Now, as part of the second phase of the strategy, an elite group from among these SPOs is being trained in more critical counterinsurgency operations at a jungle warfare school in the town of Kanker, 250km north of Dantewada. The SPOs that participated in the January 8 raid near Singaram were trained here. They are now part of what is called a Special Task Force (STF) and report directly to Dantewada SP Sharma. The team has reportedly also trained in Jammu & Kashmir with an Indian Army unit. According to Soyam Muka, a former schoolteacher who heads seven Salwa Judum camps in Dantewada, these men have fully moved out of the camps and report directly to Sharma. Sharma told TEHELKA the unit would now get more aggressive in a bid to “flush out” the Naxals.
This elite team that led the January 8 attacks was equipped with two AK47s, a 7.62 LMG and 35 INSAS guns, which are infantry weapons in the Indian Army. Sharma also has a helicopter on demand, which was used to evacuate three SPOs who were allegedly injured on January 8. After Union Home Minister P Chidambaram’s visit to the state capital Raipur in the third week of January, Chhattisgarh Home Minister Nanki Ram Kanwar told TEHELKA the Centre had virtually offered unlimited funds and training for the counterinsurgency operations.

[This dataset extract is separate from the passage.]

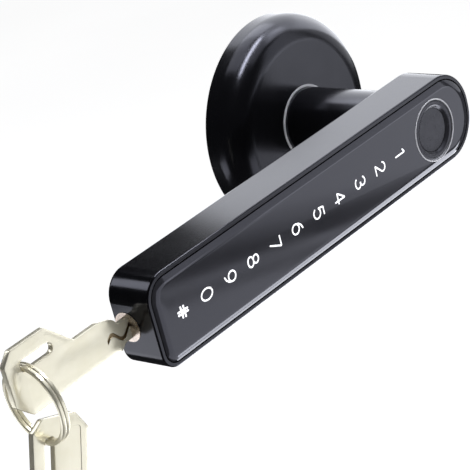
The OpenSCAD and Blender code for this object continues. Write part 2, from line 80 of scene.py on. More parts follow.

Sharma believes this will translate into better weaponry for the SPOs.
Cannon fodder Some of the 1,200 SPOs train inside a heavily-fortified police station

For activist Kumar, none of this bodes well. “The Salwa Judum’s earlier attacks created terror in hundreds of villages,” he says. “Thousands of boys and girls have since picked up arms and are now roaming with the Naxals.” Kumar claims Salwa Judum attacks have killed more than 5,000 people. Last year, the state government admitted that the ranks of the Naxals may have increased more than 20 times since the Salwa Judum was raised. Over two years ago, in 2006, Naxals daringly attacked a Salwa Judum camp and killed 34 people.
Bloodletting Living in Naxal shadow, villagers engage in cockfighting for distraction

A staunch supporter of the police action against Naxals, Muka, president of the seven Salwa Judum camps in Dantewada, however, knows the limitation of tit-for-tat against the Naxals, entrenched for decades. “Tribal brothers are dying on both sides,” Muka told TEHELKA at his residence in the small town of Konta, 170km south of Dantewada. “Ultimately, we must push for dialogue as that alone will bring lasting peace.”